How does one recover from that? When you win countless battles and then lose the war of what matters most?

I had to breath deep in those days and take account of the blessings that still surrounded me. God had been good and blessed my ex with a good man. Caleb was strong and graceful and faithful, finding a path of ministry. Aleks was tenacious and determined and was clearly finding her way with beauty and power. Sterling was growing up, possessing humor and intelligence. God was still faithful!

Meanwhile the missions in Guatemala were still thriving. The Christian American School, Catalyst Resources International, and the fledgling Ministerios Iglesia de Dios Guatemala all were being used and blessed by God. His mission and story continued. Our work there was not in vain. We planted. God harvested. The enemy attacked. We fell. God's plan continued.
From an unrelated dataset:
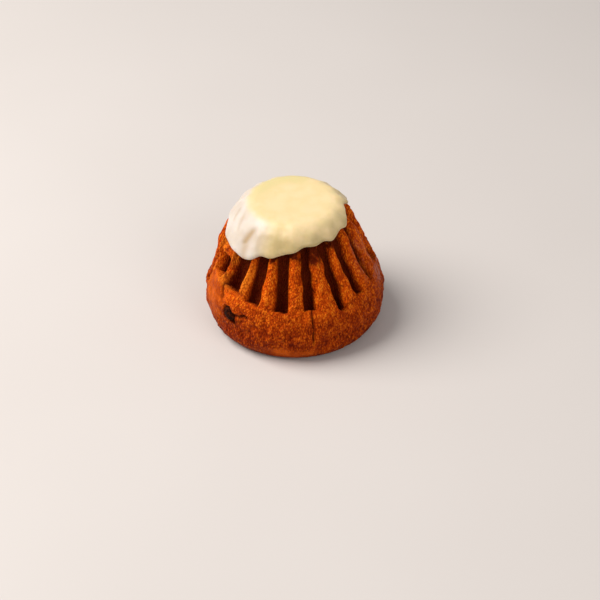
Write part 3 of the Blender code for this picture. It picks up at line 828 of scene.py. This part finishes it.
def icing_mesh():
    """The icing: down its outside to the edge, and back up its underside."""
    path = icing_path()
    outer = [-1 + step / ICING_TOP_ROWS for step in range(ICING_TOP_ROWS + 1)]
    outer += [step / ICING_SIDE_ROWS * (1 - ICING_BEAD) for step in range(1, ICING_SIDE_ROWS + 1)]
    turns = [math.sin(step / ICING_BEAD_ROWS * math.pi / 2) for step in range(1, ICING_BEAD_ROWS + 1)]
    outer += [1 - ICING_BEAD * (1 - turn) for turn in turns]
    inner = [1 - step / ICING_UNDER_ROWS for step in range(ICING_UNDER_ROWS + 1)]
    inner += ICING_UNDER_TOP
    rows = [(share, True) for share in outer] + [(share, False) for share in inner]
    reaches = {}
    mesh = turned_tube(len(rows), FLUTES * ICING_COLUMNS)
    layers = [mesh.verts.layers.float.new(name) for name in ("white", "thin_and_shaded", "glassy")]
    for vertex, phase, row in places_on(mesh, ICING_COLUMNS):
        if phase not in reaches:
            azimuth = azimuth_of(phase, RIM_HEIGHT)
            wobble = ICING_WOBBLE * noise.noise(Vector((phase * 2.2, 7, 0)))
            reaches[phase] = smooth_round(ICING_REACH, azimuth) * mm + wobble
        share, outside = rows[row]
        vertex.co, looks = icing_point(phase, share, outside, reaches[phase], path)
        for layer, value in zip(layers, looks):
            vertex[layer] = value
    return mesh


# The icing's linear colours, from its darkest to its lightest where there are two
ICING_YELLOW = ((0.81, 0.62, 0.325, 1), (0.87, 0.65, 0.37, 1))
# Down the sides a darker, deeper cream: painted shade under the lit top
ICING_SHADED_SIDES = ((0.53, 0.40, 0.185, 1), (0.64, 0.475, 0.24, 1))
ICING_WHITE = ((0.64, 0.54, 0.45, 1), (0.70, 0.61, 0.54, 1))
ICING_GLASSY = (0.74, 0.60, 0.29, 1)
ICING_THIN_AND_SHADED = (0.46, 0.31, 0.17, 1)
SHADED_SIDES_END = 51 * mm
YELLOW_START = 55 * mm


def icing_look():
    """Poured icing: pale yellow on top, a darker cream down the sides as painted shade, white on the left,
    tan in its creases, partly where thin and partly as painted shade.
    """
    look = Look(
        "poured_icing",
        Roughness=0.38,
        Specular_IOR_Level=0.3,
        Subsurface_Weight=0.3,
        Subsurface_Scale=3.0 * mm,
    )
    look.shader.inputs["Subsurface Radius"].default_value = (1.0, 0.7, 0.4)
    swirl = look.clouds(look.place, 130.0, 2.0, 0.5)
    blotches = look.spread(look.clouds(look.place, 210.0, 2.0, 0.5), 0.40, 0.62)
    on_top = look.spread(look.height(), SHADED_SIDES_END, YELLOW_START)
    # Darker cream down the sides as painted shade, pale yellow on top
    colour = look.mixed(on_top, look.mixed(blotches, *ICING_SHADED_SIDES), look.mixed(blotches, *ICING_YELLOW))
    colour = look.mixed(look.measured("glassy"), colour, ICING_GLASSY)
    white = look.mixed(look.spread(swirl, 0.38, 0.62), *ICING_WHITE)
    colour = look.mixed(look.measured("white"), colour, white)
    # Tan in the creases: partly crust showing through the thin icing, partly painted shade
    colour = look.mixed(look.measured("thin_and_shaded"), colour, ICING_THIN_AND_SHADED)
    look.feed(look.shader.inputs["Base Color"], colour)
    look.bump(swirl, 0.1, 0.3 * mm)
    return look.material


icing = finished("icing_cap", icing_mesh(), "root", icing_look())
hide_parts("icing")

# ---------------------------------------------------------------------------------------
# The camera: it looks down on the front of the cake through a long lens, from about two
# thirds of a metre away.
# ---------------------------------------------------------------------------------------
CAMERA_PITCH = 37.5 * degree
CAMERA_DISTANCE = 0.650
CAMERA_AIM = Vector((2.23 * mm, 6.3 * mm, 0))
# The lens's own sizes, in mm
FRAME_WIDTH = 36.0
FOCAL_LENGTH = 89.5

lens = bpy.data.cameras.new("camera")
lens.sensor_width = FRAME_WIDTH
lens.lens = FOCAL_LENGTH
lens.clip_start = 10 * mm
camera = bpy.data.objects.new("camera", lens)
towards_camera = Vector((0, -math.cos(CAMERA_PITCH), math.sin(CAMERA_PITCH)))
camera.location = CAMERA_AIM + towards_camera * CAMERA_DISTANCE
camera.rotation_euler = (math.pi / 2 - CAMERA_PITCH, 0, 0)
bpy.context.scene.collection.objects.link(camera)
bpy.context.scene.camera = camera

# ---------------------------------------------------------------------------------------
# The floor and the studio light: a pale matt sheet, one large soft light high on the left,
# a weaker one at the front right, and an even white sky that fills the shadows.
# ---------------------------------------------------------------------------------------
FLOOR_HALF_SIZE = 3.0
FLOOR_COLOURS = ((0.63, 0.58, 0.55, 1), (0.65, 0.60, 0.57, 1))
SKY_STRENGTH = 0.32
LIGHT_AIM = Vector((0, 0, 30 * mm))
# Name, place, width, power in watts, colour
LIGHTS = (
    ("key", (-0.70, 0.02, 0.90), 0.90, 16.0, (1.0, 0.98, 0.95)),
    ("fill", (0.70, -0.85, 0.78), 0.80, 4.0, (1.0, 0.99, 0.98)),
)


def floor_look():
    """A matt, faintly clouded off-white."""
    look = Look("pale_floor", Roughness=0.6, Specular_IOR_Level=0.2)
    faint = look.spread(look.clouds(look.place, 6.0, 2.0), 0.3, 0.7)
    look.feed(look.shader.inputs["Base Color"], look.mixed(faint, *FLOOR_COLOURS))
    return look.material


ground = bmesh.new()
bmesh.ops.create_grid(ground, x_segments=4, y_segments=4, size=FLOOR_HALF_SIZE)
floor_data = bpy.data.meshes.new("floor")
ground.to_mesh(floor_data)
ground.free()
floor_data.materials.append(floor_look())
floor = bpy.data.objects.new("floor", floor_data)
bpy.context.scene.collection.objects.link(floor)

for name, place, width, power, colour in LIGHTS:
    lamp = bpy.data.lights.new(name, "AREA")
    lamp.shape = "DISK"
    lamp.size = width
    lamp.energy = power
    lamp.color = colour
    light = bpy.data.objects.new(name, lamp)
    light.location = place
    light.rotation_euler = (LIGHT_AIM - Vector(place)).to_track_quat("-Z", "Y").to_euler()
    bpy.context.scene.collection.objects.link(light)

sky = bpy.data.worlds.new("studio")
sky.use_nodes = True
sky.node_tree.nodes["Background"].inputs["Color"].default_value = (1, 1, 1, 1)
sky.node_tree.nodes["Background"].inputs["Strength"].default_value = SKY_STRENGTH
bpy.context.scene.world = sky
bpy.context.scene.view_settings.view_transform = "Standard"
We now rebuild. We are not finished.

Nancy, the same Nancy, reached out to me via Facebook messenger and we began a dialogue of what would it look like to co-author a book. What if we together told God's story of restoration. How He rebuilds broken and dead things. How He can bring new life where there is no hope. How He can take the clear defeat from our enemy... decimation and undeniable destruction... and somehow from that rubble grow something beautiful and new and even powerful.

I agreed to engage in the conversation. I said yes to exchanging stories and began laughing and even crying as I read her stories and saw my own truth reflected in God's interactions with her.

I do not miss the irony that I am reflecting on God's reclamation... and He is restoring me in the process. 

6088 West Elkton Gifford Road, that was my home address growing up. It is about a mile from a retreat center where I've been invited to take my family this Christmas. That was the first convergence. And then there was a chance to share there with a group that I've accepted. And then... my parents decided to move from their home in South Carolina, returning to this very same town that houses the retreat center, and that same town that held me as a wondering, imaginative, and untested young boy. 

I want to go home.

And perhaps I can. I'm exploring those options now. God may very well be making a way where there was no way. He is, after all, the God of reclamation, and I am learning that it is never too late to go home.